Sus miradas se dirigen hacia Marruecos. Cualquier lugar para salir de allí es bueno, y Marruecos es un lugar como otro cualquiera. Se les ha concedido aquello que Rimbaud pedía para sí mismo: una vida de aventuras. Una vida de aventuras siempre al límite en la que aún hay espacio para otros días felices. Los encuentros casuales provocan algo de desahogo, momentos en los que la vida parece haber cobrado otro sentido, o hilarantes negociaciones con mercaderes senegaleses. Faludy piensa seriamente en establecerse allí, pero surge la posibilidad de continuar esa huida, de escapar aún más lejos. Estados Unidos les está esperando. Un país que recorre durante unos años pero que no parece decirle nada. La brevedad con la que pasa sobre él (en contraste con todos sus otros destinos) es abrumadora. Apenas unas páginas, apenas unas referencias al exilio húngaro y su labor como editor de una revista que lo aglutinaba. La guerra ha terminado y el poeta quiere volver a Hungría, aunque los consejos y las intuiciones sean desfavorables a ello. Los soviéticos han invadido el país, la vieja Europa se ha repartido en dos zonas que marcarán las décadas siguientes. Stalin, bien presente. Sin embargo, Faludy piensa que es ahí dónde debe estar y ayudar a construir ese futuro que se merecen.

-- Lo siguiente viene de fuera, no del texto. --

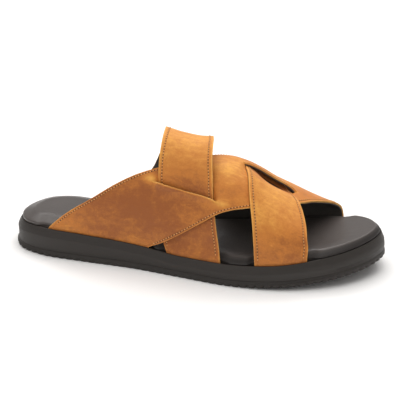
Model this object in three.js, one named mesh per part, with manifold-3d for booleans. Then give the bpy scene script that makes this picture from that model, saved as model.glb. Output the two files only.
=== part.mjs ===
// A slide sandal for the right foot, in millimetres: +X to the toe, +Y to the inner side, +Z up.
// Three leather straps cross over a moulded footbed. The wing strap runs from the outer heel quarter
// to the inner toe, and it has two slits: the instep strap comes up through the rear one, and the
// toe strap goes down through the front one. All three stand in a groove between rim and footbed.
// The origin is under the middle of the sandal, on the floor.
import * as THREE from "three";
import { mergeVertices } from "three/addons/utils/BufferGeometryUtils.js";
import Module from "manifold-3d";

const wasm = await Module();
wasm.setup();

// Lengths and widths of the sole.
const SOLE_LENGTH = 292;
const BALL_WIDTH = 106;
const HEEL_WIDTH = 73;

// Heights of the sole: the rim at heel, ball and toe, above the sole's own underside.
const HEEL_RIM = 22.3;
const BALL_RIM = 16;
const TOE_RIM = 18.7;
const TOE_SPRING = 11;

// The outsole, the lip that flares around its foot, and the teeth cut into the lip.
const OUTSOLE_THICKNESS = 5;
const OUTSOLE_LIP = 1.4;
const TOOTH_PITCH = 6.3;
const TOOTH_GAP = 3.4;
const TOOTH_DEPTH = 1.5;
const TOOTH_HEIGHT = 2.6;

// The midsole's wall, which bulges past the sole's edge, and the bevel that leans in to its rim.
const WALL_BULGE = 0.3;
const RIM_LEAN = 2.4;
const RIM_BEVEL = 5;
const TOE_BEVEL = 11;
const BEVEL_MOST = 0.6;
const RIM_WIDTH = 1.6;
const RIM_ROUND = 0.8;

// The groove behind the rim that the straps stand in, and how far along the groove the footbed
// stays clear of each strap.
const GROOVE_DEPTH = 7;
const FOOT_ROOM = 8;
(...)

Durante los primeros años colabora con el partido socialista, pero este acabará en una unión con el partido comunista y, tras ello, volverán sus problemas, fruto de las paranoias del presente. Su trabajo en el mundo cultural no le librará de nada: al contrario. Las purgas y persecuciones acabarán por ir acercándose más y más, con el retrato de aquellos tiempos asfixiantes, en los que resultaba imposible tener alguna certeza más allá de la que algún día sería su turno. Aún así, es incapaz de escapar de ese destino fatal que sabe que le aguarda, como si estuviera íntimamente ligado a él y nada, absolutamente nada, debe evitarle llegar a él. Y llega. La prisión, la tortura, el campo de trabajo como destino final. El hambre, la humillación, la lenta destrucción. El cálculo de cuánto puede vivir un hombre. Él, que había escapado del nazismo no sintió la voluntad de escapar del estalinismo, versión húngara. A partir de ahí, el relato de su vida será el recorrido triste, apagado, a ratos de una esperanza mortecina, no exento de ironía, de triste ironía, sobre el infierno.

La vida siguió para György Faludy, pero aquellos días felices, prólogo del infierno, aquel encuentro de la belleza de un tiempo triste con la tristeza de un tiempo horrible, ese camino ordenado hacia lo más bajo, se quedaron aquí, en este libro, con toda su brutalidad (pero también con esa luminosidad que lo atraviesa). Una obra mayúscula, irónica, feliz incluso cuando no puede serlo (y entonces su amargura no nos deja indiferentes, nos deja calados hasta los huesos, con la lluvia fina, persistente de sus palabras). Testimonio de las inconsistencias intelectuales que llegaron tras las guerra y que veían paraísos allá dónde no quedaba nada. Un futuro donde este había sido abolido. Grandes obras donde solo había campos de trabajo. Mirar hacia otro lado, ese lujo del primer mundo.